Sinha got Madhya Pradesh cadre and chose Chhattisgarh cadre in 2000 when the new state of Chhattisgarh was formed. He served as SP of Dantewada, Rajnandgaon and Bilaspur districts. He also served as the DIG of the Special Protection Group (SPG) which looks after the security of the Prime Minister of India. Sinha was appointed as the Inspector General of Police to Bastar in April 2017.

==Personal life==
He was born in Bihar's Samastipur to J. P. Sinha and Kamla Sinha. He completed his schooling from Sainik School, Purulia. He is presently the IGP of Bastar Range Police, Chhattisgarh.

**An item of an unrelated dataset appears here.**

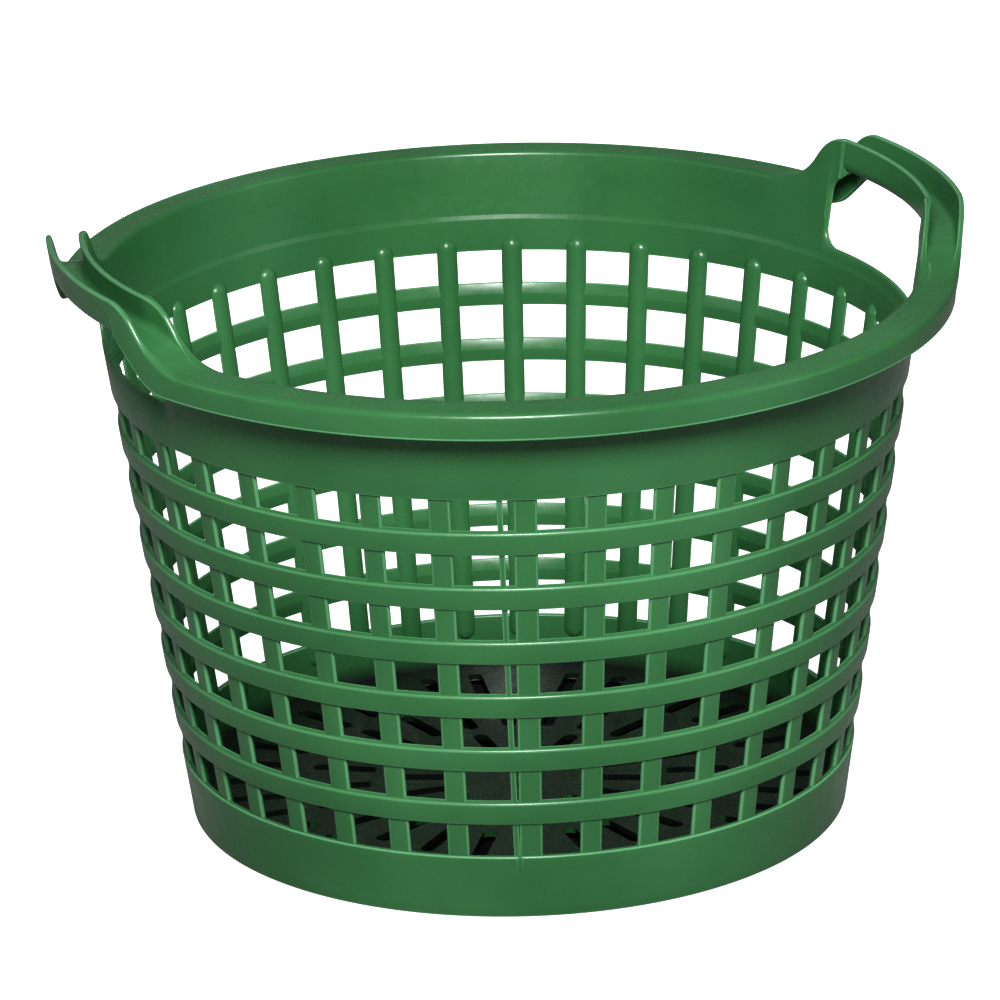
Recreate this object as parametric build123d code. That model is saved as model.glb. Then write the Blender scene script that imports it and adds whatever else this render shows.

He is married to Dr. Smita. She is a Chhattisgarh-based doctor. They have two children.

==SIT on Jhiram Valley==
Jhiram Valley Attack was a naxal attack which killed many top leaders of Congress including Mahendra Karma, Vidya Charan Shukla and Nand Kumar Patel. The Chhattisgarh Government formed a SIT to probe into it and Vivekanand Sinha was appointed its chief on 2 January 2019. The formation of SIT was one of the several issues which Congress had promised in its Manifesto for 2018 Chhattisgarh Vidhan Sabha elections.